By now I am weary of living day after day mostly indoors. I am halfway through a graduate program at a school that, though it is right here in the city, I have never seen. My library job feels like make-believe because I do it entirely at my desk and have met my colleagues only through a screen. Even my relationships with the people I know have become abstracted—flattened, mediated through Zoom. In the first week of this month, at the peak of the city’s omicron wave, I texted and talked on the phone at length with another parent so we could help each other sort out our decisions about when and whether to send our children back to school; it was a momentarily disorienting surprise to actually see her at the school playground at pickup time one afternoon.

In wintering, can I retreat without completely dissociating from the world beyond the walls of my apartment? May shows some ways of doing so. Much of what she writes about is what you might expect: sleep and hibernation, making preserves and fires, reading children’s books, including The Children of Green Knowe; The Lion, the Witch, and the Wardrobe; The Dark Is Rising; and The Box of Delights. But May also writes about going out to meet winter: going to Stonehenge for the solstice, sledding and making snowballs with her son, and, in the most unexpected and (to me) astonishing chapter, swimming in the sea with a friend every day beginning in February.

Her fear of getting into the water on days when the temperature of both the air and water is around zero degrees Celsius never subsides, May writes, but the experience of immersing herself in the cold and coming to know it intimately through her body is exhilarating:

It makes me feel alive, and I’m not afraid of it, because Margo experiences it, too. I have deliberately thrown my body into a kind of crisis to force it to find an equilibrium again. It feels good to test my physical limits in such an invigorating way. Best of all, the blood tingles in my veins for hours afterwards, as though I’ve been infused with some magnificent serum.

To swim in the ocean in winter is both alluring and unimaginable to me. I can imagine the exhilaration of it, but not actually doing it. I get so cold so easily, I don’t know that I would survive. And anyway, swimming is not permitted at New York City beaches after mid-September or before Memorial Day, and I am not a strong enough swimmer to risk breaking this rule when lifeguards aren’t around.
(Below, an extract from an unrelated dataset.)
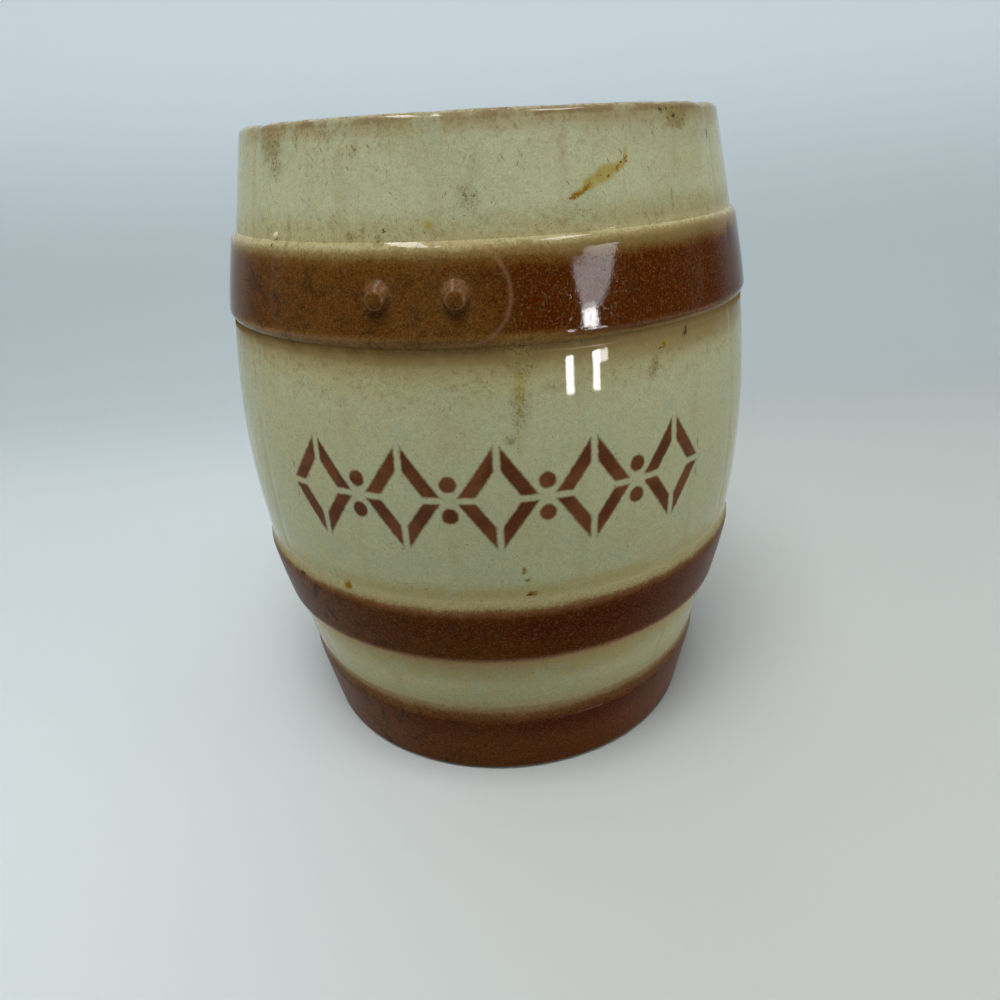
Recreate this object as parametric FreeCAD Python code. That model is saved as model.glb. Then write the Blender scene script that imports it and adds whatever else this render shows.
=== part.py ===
import FreeCAD, Part

import math
import os

# A grease jar cast in stoneware as a small hooped barrel. It stands on z = 0 with its axis on Z, and its
# front, where the upper hoop is lapped and riveted, looks along -Y. Sizes are millimetres and degrees.
# Angles round the barrel start at the front and grow towards +X.

# Stave face: an arc through the belly that runs on into straight, tangent ends.
RIM_HEIGHT = 165.0
BELLY_RADIUS = 70.5
BELLY_HEIGHT = 89.0
BULGE_RADIUS = 212.0            # of the arc, seen from the side
BULGE_HALF_HEIGHT = 45.5        # how far the arc runs above and below the belly
WALL = 5.5                      # at the rim and the foot; it varies by 0.7 where the inside is straight
CAVITY_RADIUS = 64.3            # of the inside, which runs straight up through the belly
CAVITY_STRAIGHT = (66.0, 112.0)
FLOOR_TOP = 8.0
FLOOR_CORNER = 9.0              # radius where the wall turns into the floor
LIP_OUTER_ROUND = 2.0
LIP_INNER_ROUND = 2.6
CORNER_FLATS = 2                # each of those corners is drawn as this many short tapers

# Foot: a bare ring round a shallow recess.
RECESS_DEPTH = 2.0
FOOT_RING_INNER_RADIUS = 47.0
RECESS_TAPER = 1.2              # the recess is this much narrower at its top

# Hoops: flat straps, straight from edge to edge, on straight seats of their own.
HOOP_RELIEF = 1.1
HOOP_BEVEL = 0.9                # height taken by each sloping edge
UPPER_HOOP = (122.5, 142.5)     # lowest and highest height
LOWER_HOOP = (43.5, 63.5)
FOOT_HOOP = (0.8, 25.0)
FOOT_HOOP_RELIEF = (1.6, 0.9)   # at its lowest and highest height

# Stave seams: shallow channels between the hoops. Staves differ in width, as sawn staves do.
SEAM_WIDTH = 2.0                # at the belly; it narrows with the barrel
SEAM_DEPTH = 0.35
SEAM_ANGLES = [-53.5, -27.0, -8.6, 15.0, 41.0, 57.0, 84.0, 104.0,
               130.0, 151.0, 177.0, 196.0, 221.0, 243.0, 268.0, 285.5]
SEAM_OVERRUN = 2.0              # how far its cutter stands out of the stave face and past the rim

# Lap: the strap's round end lies over its other end, highest at the tip and running out to the left.
LAP_TIP_ANGLE = 4.3
LAP_RISE = 0.45
LAP_SHIFT = 2.4                 # the strap's circle is moved this far towards the tip
LAP_THICKNESS = 0.7             # of the layer laid over the hoop, most of it sunk in the hoop
LAP_MARGIN = 0.7                # the strap's end is this much narrower than the hoop, each side
LAP_BEVEL = 0.5
LAP_END_RADIUS = 9.7
LAP_LEFT = 40.0                 # the overlapping length reaches this far left of the front

# Rivets: blunt cones with a spread foot, standing square to the hoop.
RIVET_ANGLES = {"hoop_rivet_left": -18.95, "hoop_rivet_right": -5.2}
RIVET_ON_HOOP = 132.4           # height of their centres
RIVET_RADIUS = 2.9
RIVET_SPREAD = 0.7              # how far the foot spreads, and how high the spread reaches
RIVET_RISE = 2.9                # above the hoop's plain face
RIVET_TIP_RADIUS = 1.7
RIVET_SEAT = 0.8                # how deep it is drawn into the hoop before the hoop is cut from it

BULGE_CENTRE = BELLY_RADIUS - BULGE_RADIUS
END_SLOPE = math.tan(math.asin(BULGE_HALF_HEIGHT / BULGE_RADIUS))


def point(radius, height):
    """A point of the half section, in the plane y = 0."""
    return FreeCAD.Vector(radius, 0, height)


def radius_at(height, offset=0.0):
    """Radius, at this height, of the line that runs offset outside the stave face."""
    bulge = BULGE_RADIUS + offset
    rise = abs(height - BELLY_HEIGHT)
    arc_end = BULGE_HALF_HEIGHT * bulge / BULGE_RADIUS
    on_arc = min(rise, arc_end)
    return BULGE_CENTRE + math.sqrt(bulge ** 2 - on_arc ** 2) - (rise - on_arc) * END_SLOPE


def wall_line(offset, low, high):
    """The line from low to high that far outside the stave face: round between the hoops, else straight."""
    heights = (low, (low + high) / 2, high)
    points = [point(radius_at(height, offset), height) for height in heights]
    if LOWER_HOOP[1] <= low and high <= UPPER_HOOP[0]:
        return Part.Arc(*points).toShape()
    return Part.LineSegment(points[0], points[2]).toShape()


def polyline(*points):
    return [Part.LineSegment(a, b).toShape() for a, b in zip(points, points[1:])]


def turned(edges, sweep=360):
    """A solid of revolution about Z from the edges of its closed half section."""
    wire = Part.Wire(Part.__sortEdges__(edges))
    return Part.Face(wire).revolve(FreeCAD.Vector(0, 0, 0), FreeCAD.Vector(0, 0, 1), sweep)


def corner(before, at, after, radius):
    """Points that take the corner between two straight runs round an arc, as short flats."""
    to_before = (before - at).normalize()
    to_after = (after - at).normalize()
    half = to_before.getAngle(to_after) / 2
    centre = at + (to_before + to_after).normalize() * (radius / math.sin(half))
    first = at + to_before * (radius / math.tan(half)) - centre
    last = at + to_after * (radius / math.tan(half)) - centre
    sweep = math.pi - 2 * half
    points = []
    for step in range(CORNER_FLATS + 1):
        turn = sweep * step / CORNER_FLATS
        points.append(centre + first * (math.sin(sweep - turn) / math.sin(sweep))
                      + last * (math.sin(turn) / math.sin(sweep)))
    return points


def place_round(shape, angle):
    """Turn a shape drawn on +X to its angle round the barrel."""
    placed = shape.copy()
    placed.rotate(FreeCAD.Vector(0, 0, 0), FreeCAD.Vector(0, 0, 1), angle - 90)
    return placed


def barrel_blank():
    """The body without its seams: wall, lip, floor and foot ring. It is straight under and past the hoops."""
    rim_out, neck_out, belly_top_out, belly_low_out, waist_out, foot_edge = [
        point(radius_at(height), height)
        for height in (RIM_HEIGHT, UPPER_HOOP[1], UPPER_HOOP[0], LOWER_HOOP[1], LOWER_HOOP[0], 0)]
    rim_in, floor_edge = [point(radius_at(height, -WALL), height) for height in (RIM_HEIGHT, FLOOR_TOP)]
    belly_low_in, belly_top_in = [point(CAVITY_RADIUS, height) for height in CAVITY_STRAIGHT]
    floor_centre = point(0, FLOOR_TOP)

    straights = polyline(belly_top_out,
                         neck_out,
                         *corner(neck_out, rim_out, rim_in, LIP_OUTER_ROUND),
                         *corner(rim_out, rim_in, belly_top_in, LIP_INNER_ROUND),
                         belly_top_in,
                         belly_low_in,
                         *corner(belly_low_in, floor_edge, floor_centre, FLOOR_CORNER),
                         floor_centre,
                         point(0, RECESS_DEPTH),
                         point(FOOT_RING_INNER_RADIUS - RECESS_TAPER, RECESS_DEPTH),
                         point(FOOT_RING_INNER_RADIUS, 0),
                         foot_edge,
                         waist_out,
                         belly_low_out)
    return turned([wall_line(0, LOWER_HOOP[1], UPPER_HOOP[0]), *straights])


def seam_cutter(low, high):
    """One stretch of a seam, centred on +X: a narrow sector of a shell that reaches into the stave face."""
    floor, cover = [wall_line(offset, low, high) for offset in (-SEAM_DEPTH, SEAM_OVERRUN)]
    ends = [Part.LineSegment(floor.Vertexes[end].Point, cover.Vertexes[end].Point).toShape()
            for end in (0, 1)]
    width = math.degrees(SEAM_WIDTH / BELLY_RADIUS)
    cutter = turned([floor, cover, *ends], width)
    cutter.rotate(FreeCAD.Vector(0, 0, 0), FreeCAD.Vector(0, 0, 1), -width / 2)
    return cutter


def barrel_wall():
    cutters = [seam_cutter(UPPER_HOOP[1], RIM_HEIGHT + SEAM_OVERRUN),
               seam_cutter(LOWER_HOOP[1], UPPER_HOOP[0]),
               seam_cutter(FOOT_HOOP[1], LOWER_HOOP[0])]
    return barrel_blank().cut([place_round(cutter, angle) for angle in SEAM_ANGLES for cutter in cutters])


def strap(seat_low, seat_high, face_low, face_high, bevel):
    """A ring with a straight face on a straight seat; its edges slope over the height of the bevel."""
    slope = (face_high.x - face_low.x) / (face_high.z - face_low.z)
    inset = point(bevel * slope, bevel)
    return turned(polyline(seat_low, face_low + inset, face_high - inset, seat_high, seat_low))


def hoop(low, high):
    return strap(point(radius_at(low), low),
                 point(radius_at(high), high),
                 point(radius_at(low, HOOP_RELIEF), low),
                 point(radius_at(high, HOOP_RELIEF), high),
                 HOOP_BEVEL)


def foot_hoop():
    """The lowest hoop, a little prouder at the foot."""
    low, high = FOOT_HOOP
    return strap(point(radius_at(low), low),
                 point(radius_at(high), high),
                 point(radius_at(low) + FOOT_HOOP_RELIEF[0], low),
                 point(radius_at(high) + FOOT_HOOP_RELIEF[1], high),
                 HOOP_BEVEL)


def lap_outline():
    """A bar from front to back whose side view is the strap's round end."""
    height = sum(UPPER_HOOP) / 2
    tip_x = radius_at(height, HOOP_RELIEF) * math.sin(math.radians(LAP_TIP_ANGLE))
    centre_x = tip_x - LAP_END_RADIUS
    width = UPPER_HOOP[1] - UPPER_HOOP[0]
    depth = BELLY_RADIUS / 2
    straight = Part.makeBox(LAP_LEFT + centre_x, depth, width,
                            FreeCAD.Vector(-LAP_LEFT, -BELLY_RADIUS, height - width / 2))
    end = Part.makeCylinder(LAP_END_RADIUS, depth, FreeCAD.Vector(centre_x, -BELLY_RADIUS, height),
                            FreeCAD.Vector(0, 1, 0))
    return straight.fuse(end)


def strap_end():
    """The overlapping end: a strap about a shifted centre, trimmed to the round end."""
    low = UPPER_HOOP[0] + LAP_MARGIN
    high = UPPER_HOOP[1] - LAP_MARGIN
    face_offset = HOOP_RELIEF + LAP_RISE - LAP_SHIFT
    seat_offset = face_offset - LAP_THICKNESS
    layer = strap(point(radius_at(low, seat_offset), low),
                  point(radius_at(high, seat_offset), high),
                  point(radius_at(low, face_offset), low),
                  point(radius_at(high, face_offset), high),
                  LAP_BEVEL)
    turn = math.radians(LAP_TIP_ANGLE)
    layer.translate(FreeCAD.Vector(LAP_SHIFT * math.sin(turn), -LAP_SHIFT * math.cos(turn), 0))
    return layer.common(lap_outline())


def upper_hoop():
    return hoop(*UPPER_HOOP).fuse(strap_end())


def rivet(angle, seat):
    """A blunt cone with a spread foot, seated on the hoop's face and square to it."""
    foot_radius = RIVET_RADIUS + RIVET_SPREAD
    head = turned(polyline(point(0, -RIVET_SEAT),
                           point(foot_radius, -RIVET_SEAT),
                           point(RIVET_RADIUS, RIVET_SPREAD),
                           point(RIVET_TIP_RADIUS, RIVET_RISE),
                           point(0, RIVET_RISE),
                           point(0, -RIVET_SEAT)))
    low, high = [point(radius_at(height, HOOP_RELIEF), height) for height in UPPER_HOOP]
    along = (high - low).normalize()
    lean = math.degrees(math.atan2(-along.x, along.z))
    head.rotate(FreeCAD.Vector(0, 0, 0), FreeCAD.Vector(0, 1, 0), 90 - lean)
    head.translate(low + along * ((RIVET_ON_HOOP - low.z) / along.z))
    return place_round(head, angle).cut(seat)


def save(name, shape):
    solids = shape.Solids
    assert len(solids) == 1 and shape.isValid(), name
    solids[0].exportStep(os.path.join("parts", name + ".step"))
    print(f"{name}: {shape.Volume / 1000:.2f} cm3, {len(shape.Faces)} faces")


def main():
    os.makedirs("parts", exist_ok=True)
    banded = upper_hoop()
    save("barrel_wall", barrel_wall())
    save("upper_hoop", banded)
    save("lower_hoop", hoop(*LOWER_HOOP))
    save("foot_hoop", foot_hoop())
    for name, angle in RIVET_ANGLES.items():
        save(name, rivet(angle, banded))


main()
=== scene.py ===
import bpy
import math
import numpy as np
from mathutils import Matrix, Vector


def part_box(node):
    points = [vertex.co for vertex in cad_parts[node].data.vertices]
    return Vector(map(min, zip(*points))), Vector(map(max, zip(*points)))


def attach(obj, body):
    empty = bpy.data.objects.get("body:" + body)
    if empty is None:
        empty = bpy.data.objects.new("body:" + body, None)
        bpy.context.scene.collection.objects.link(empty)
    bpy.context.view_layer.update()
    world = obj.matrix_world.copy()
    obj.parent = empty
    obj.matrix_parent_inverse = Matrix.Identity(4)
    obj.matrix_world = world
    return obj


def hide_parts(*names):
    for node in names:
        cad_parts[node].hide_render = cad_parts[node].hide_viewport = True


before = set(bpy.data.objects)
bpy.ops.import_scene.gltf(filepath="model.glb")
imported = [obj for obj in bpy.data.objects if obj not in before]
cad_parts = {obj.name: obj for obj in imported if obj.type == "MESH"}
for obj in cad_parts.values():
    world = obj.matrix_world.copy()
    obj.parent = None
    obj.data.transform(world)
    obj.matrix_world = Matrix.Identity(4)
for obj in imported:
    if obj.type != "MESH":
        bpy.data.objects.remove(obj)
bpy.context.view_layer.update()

# Grease jar: a stoneware barrel with three brown hoops. The frame is in metres; numbers here are
# millimetres and degrees unless a name says otherwise. Angles start at the front (-Y) and grow towards +X.

mm = 0.001
wallHigh = [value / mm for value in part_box("barrel_wall")[1]]


def nodeHeights(node):
    low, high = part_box(node)
    return low[2] / mm, high[2] / mm


# ---- shape of the staves ----

barrel = {
    "rimHeight": wallHigh[2],
    "bellyRadius": wallHigh[0] - 0.06,  # a hair inside the frame's box
    "bellyHeight": 89.0,
    "bulgeRadius": 212.0,  # side view: an arc that runs on into straight ends
    "bulgeHalfHeight": 45.5,
    "wall": 5.5, "floorTop": 8.0, "floorCorner": 9.0, "lipOuterRound": 2.0, "lipInnerRound": 2.6,
    "recessDepth": 2.0, "ringInner": 47.0, "footRound": 0.9,
}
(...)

So any thoughts I might have about attempting a swim at Coney Island at this time are merely speculative.

Of course, swimming in the cold is not the only way to meet winter. Training for a spring half-marathon, for example, as I am doing now, requires running for miles in the cold. I almost never want to go for a run at any time from Thanksgiving through February, but I’ve also found that my idea of running when the temperature is below freezing is always far, far worse than the reality of it. I like running in Prospect Park when so few other people are there. I like finding my pace as I run up the hill on the northeast side of the park and later running down the hill on the southwest side of the park to see the lake emerge into view—sometimes dull gray, sometimes shimmering, sometimes covered with a thin sheet of ice. And how I admire the trees for how they stand stripped bare in the cold all winter long. They make their own shelter. As for me, I need a hat, gloves, and many layers to keep my own heat. And afterward I want a hot shower.

Winter running, like May’s cold water swimming, is a practice. To be finished with one run is not to be finished with running altogether. In the meantime, the days slowly grow longer and (eventually, usually many weeks after the solstice) warmer—though not forever longer, and not forever warmer. As May writes, “The things we put behind us will often come around again.” But also, “The things that trouble us now will one day be past history. . . . In the meantime, we can deal only with what’s in front of us at this moment in time. We take the next necessary action, and the next. At some point along the line, that next action will feel joyful again.”